───── Task material

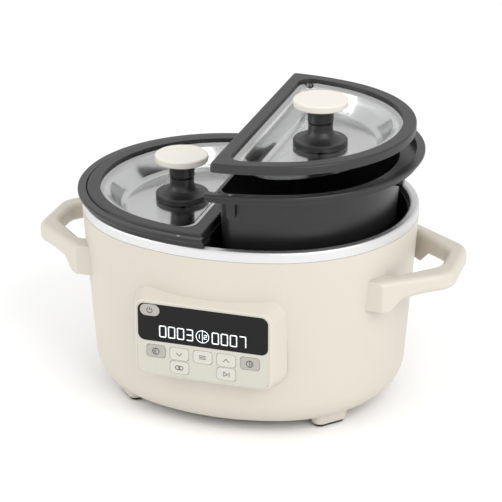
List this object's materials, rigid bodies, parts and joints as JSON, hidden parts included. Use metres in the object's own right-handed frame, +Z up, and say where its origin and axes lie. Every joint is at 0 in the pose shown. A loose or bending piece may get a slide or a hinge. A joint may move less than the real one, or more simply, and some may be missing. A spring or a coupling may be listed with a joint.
{
  "type": "slow cooker",
  "caption": "Oval electric slow cooker with side handles, sloped control panel, and lift-out D-shaped pots with knobbed glass lids",
  "frame": {"origin": "on the floor, under the middle of the oval body", "axes": "+Z up, -Y towards the front with the control panel, X along the long axis through both handles"},
  "size_m": [0.423, 0.2966, 0.3039],
  "materials": {
    "housing": "fine satin grain",
    "trim_steel": "bead blasted",
    "well_coating": "satin",
    "foot_rubber": "matte",
    "fascia": "satin",
    "window": "polished",
    "display": "polished",
    "circuit_board": "satin",
    "screw_steel": "plated",
    "switch_plastic": "satin",
    "button_grey": "satin",
    "button_light": "satin",
    "insulation": "woven glass fibre",
    "shield_metal": "mill finish",
    "relay_plastic": "satin",
    "transformer_wrap": "tape",
    "capacitor_sleeve": "gloss",
    "cover_plastic": "grained",
    "gland_rubber": "matte",
    "pot_coating": "dark non-stick, satin",
    "silicone": "satin silicone",
    "lid_glass": "clear tempered",
    "eyelet_steel": "polished",
    "knob_dark": "satin",
    "knob_cream": "satin gloss",
    "heater_sheet": "mica sheet",
    "heater_plate": "cast",
    "sensor_ceramic": "matt"
  },
  "bodies": {
    "base": {"outer_housing": "housing", "rim_trim": "trim_steel", "heating_well": "well_coating", "foot_pads": "foot_rubber", "control_fascia": "fascia", "display_window": "window", "display_module": "display", "control_board": "circuit_board", "board_screws": "screw_steel", "key_switches": "switch_plastic", "insulation_sleeve": "insulation", "heat_shield": "shield_metal", "power_board": "circuit_board", "relays": "relay_plastic", "transformer": "transformer_wrap", "capacitor": "capacitor_sleeve", "bottom_cover": "cover_plastic", "cover_screws": "screw_steel", "cord_gland": "gland_rubber", "left_wall_heater": "heater_sheet", "left_base_heater": "heater_plate", "left_thermistor": "sensor_ceramic", "right_wall_heater": "heater_sheet", "right_base_heater": "heater_plate", "right_thermistor": "sensor_ceramic"},
    "left_pot_body": {"left_pot": "pot_coating"},
    "left_lid_body": {"left_lid_rim": "silicone", "left_lid_glass": "lid_glass", "left_vent_eyelet": "eyelet_steel", "left_knob_base": "knob_dark", "left_knob_stem": "knob_dark", "left_knob_cap": "knob_cream", "left_knob_washer": "silicone", "left_knob_screw": "screw_steel"},
    "right_pot_body": {"right_pot": "pot_coating"},
    "right_lid_body": {"right_lid_rim": "silicone", "right_lid_glass": "lid_glass", "right_vent_eyelet": "eyelet_steel", "right_knob_base": "knob_dark", "right_knob_stem": "knob_dark", "right_knob_cap": "knob_cream", "right_knob_washer": "silicone", "right_knob_screw": "screw_steel"},
    "power_key": {"power_button": "button_grey"},
    "left_pot_key": {"left_pot_button": "button_grey"},
    "down_key": {"down_button": "button_light"},
    "select_key": {"select_button": "button_light"},
    "up_key": {"up_button": "button_light"},
    "right_pot_key": {"right_pot_button": "button_grey"},
    "together_key": {"together_button": "button_light"},
    "start_key": {"start_button": "button_light"}
  },
  "joints": [
    {"name": "left_pot_lift", "type": "slide", "parent": "base", "child": "left_pot_body", "axis": [0, 0, 1], "range_m": [0, 0.135]},
    {"name": "left_lid_lift", "type": "slide", "parent": "left_pot_body", "child": "left_lid_body", "axis": [0, 0, 1], "range_m": [0, 0.08]},
    {"name": "right_pot_lift", "type": "slide", "parent": "base", "child": "right_pot_body", "axis": [0, 0, 1], "range_m": [-0.046, 0.095]},
    {"name": "right_lid_lift", "type": "slide", "parent": "right_pot_body", "child": "right_lid_body", "axis": [0, 0, 1], "range_m": [-0.025, 0.06]},
    {"name": "power_press", "type": "slide", "parent": "base", "child": "power_key", "axis": [0, 1, 0], "range_m": [0, 0.0006], "stiffness_N_per_m": 500, "springref_m": -0.001},
    {"name": "left_pot_press", "type": "slide", "parent": "base", "child": "left_pot_key", "axis": [0, 1, 0], "range_m": [0, 0.0006], "stiffness_N_per_m": 500, "springref_m": -0.001},
    {"name": "down_press", "type": "slide", "parent": "base", "child": "down_key", "axis": [0, 1, 0], "range_m": [0, 0.0006], "stiffness_N_per_m": 500, "springref_m": -0.001},
    {"name": "select_press", "type": "slide", "parent": "base", "child": "select_key", "axis": [0, 1, 0], "range_m": [0, 0.0006], "stiffness_N_per_m": 500, "springref_m": -0.001},
    {"name": "up_press", "type": "slide", "parent": "base", "child": "up_key", "axis": [0, 1, 0], "range_m": [0, 0.0006], "stiffness_N_per_m": 500, "springref_m": -0.001},
    {"name": "right_pot_press", "type": "slide", "parent": "base", "child": "right_pot_key", "axis": [0, 1, 0], "range_m": [0, 0.0006], "stiffness_N_per_m": 500, "springref_m": -0.001},
    {"name": "together_press", "type": "slide", "parent": "base", "child": "together_key", "axis": [0, 1, 0], "range_m": [0, 0.0006], "stiffness_N_per_m": 500, "springref_m": -0.001},
    {"name": "start_press", "type": "slide", "parent": "base", "child": "start_key", "axis": [0, 1, 0], "range_m": [0, 0.0006], "stiffness_N_per_m": 500, "springref_m": -0.001}
  ]
}
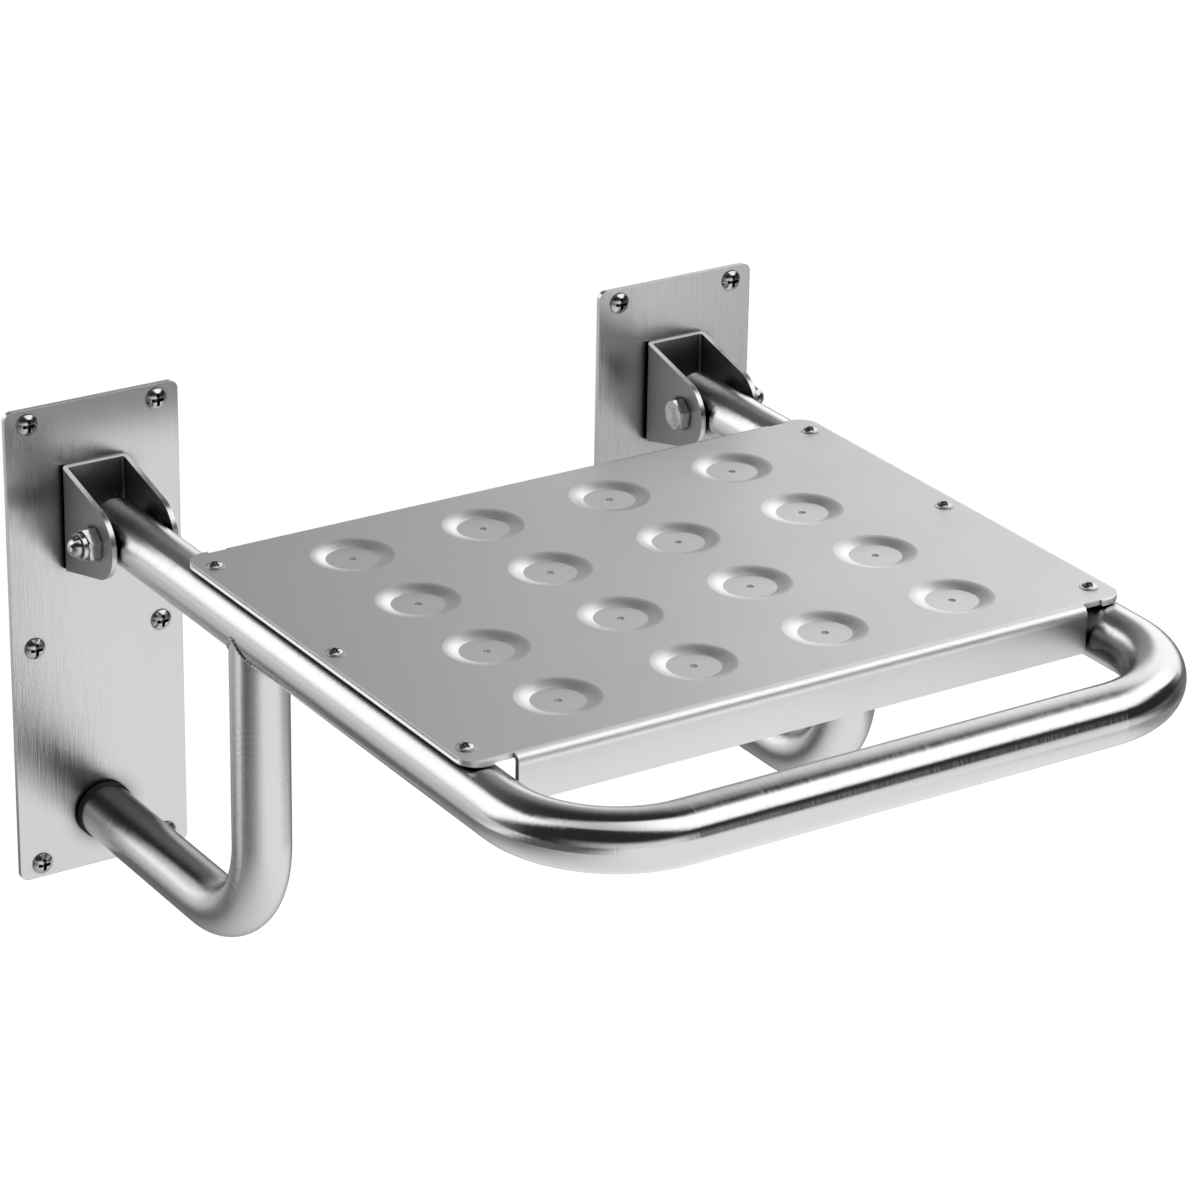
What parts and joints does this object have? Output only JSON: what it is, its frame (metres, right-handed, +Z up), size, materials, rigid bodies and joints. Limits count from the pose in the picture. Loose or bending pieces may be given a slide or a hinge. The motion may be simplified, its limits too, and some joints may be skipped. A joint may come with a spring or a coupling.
{
  "type": "fold down wall seat",
  "caption": "Wall mounted folding seat: dished sheet seat on a bent tube frame that swings up about two clevis hinges and rests on bent legs.",
  "frame": {"origin": "midway between the two wall plates, on the wall plane and on the middle screw row", "axes": "+X along the wall to the right of someone facing it, +Y into the wall, +Z up"},
  "size_m": [0.485, 0.523, 0.282],
  "materials": {
    "plate_steel": "fine upright brushing",
    "bracket_steel": "satin",
    "tube_steel": "satin, brushed round the tube",
    "leg_steel": "satin, brushed round the tube",
    "seat_steel": "satin",
    "weld_metal": "bright weld bead",
    "fastener_steel": "polished",
    "washer_nylon": "black nylon",
    "foot_rubber": "matt black"
  },
  "bodies": {
    "wall_mounting": {"left_wall_plate": "plate_steel", "right_wall_plate": "plate_steel", "left_hinge_bracket": "bracket_steel", "right_hinge_bracket": "bracket_steel", "left_bracket_plug_welds": "weld_metal", "right_bracket_plug_welds": "weld_metal", "left_hinge_bolt": "fastener_steel", "right_hinge_bolt": "fastener_steel", "left_domed_lock_nut": "fastener_steel", "right_domed_lock_nut": "fastener_steel", "left_hinge_washers": "washer_nylon", "right_hinge_washers": "washer_nylon", "left_wall_screws": "fastener_steel", "right_wall_screws": "fastener_steel"},
    "folding_seat": {"seat_frame_tube": "tube_steel", "left_pivot_sleeve": "tube_steel", "right_pivot_sleeve": "tube_steel", "frame_end_discs": "tube_steel", "left_leg": "leg_steel", "right_leg": "leg_steel", "left_leg_weld": "weld_metal", "right_leg_weld": "weld_metal", "left_rubber_foot": "foot_rubber", "right_rubber_foot": "foot_rubber", "seat_panel": "seat_steel", "left_rivet_nuts": "fastener_steel", "right_rivet_nuts": "fastener_steel", "left_seat_screws": "fastener_steel", "right_seat_screws": "fastener_steel"}
  },
  "joints": [
    {"name": "seat_fold", "type": "hinge", "parent": "wall_mounting", "child": "folding_seat", "pos_m": [0, -0.043, 0.074], "axis": [-1, 0, 0], "range_deg": [0, 93]}
  ]
}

──────────

Determine how many lines include the string "bodies". Give no answer but the number.

Response below:
4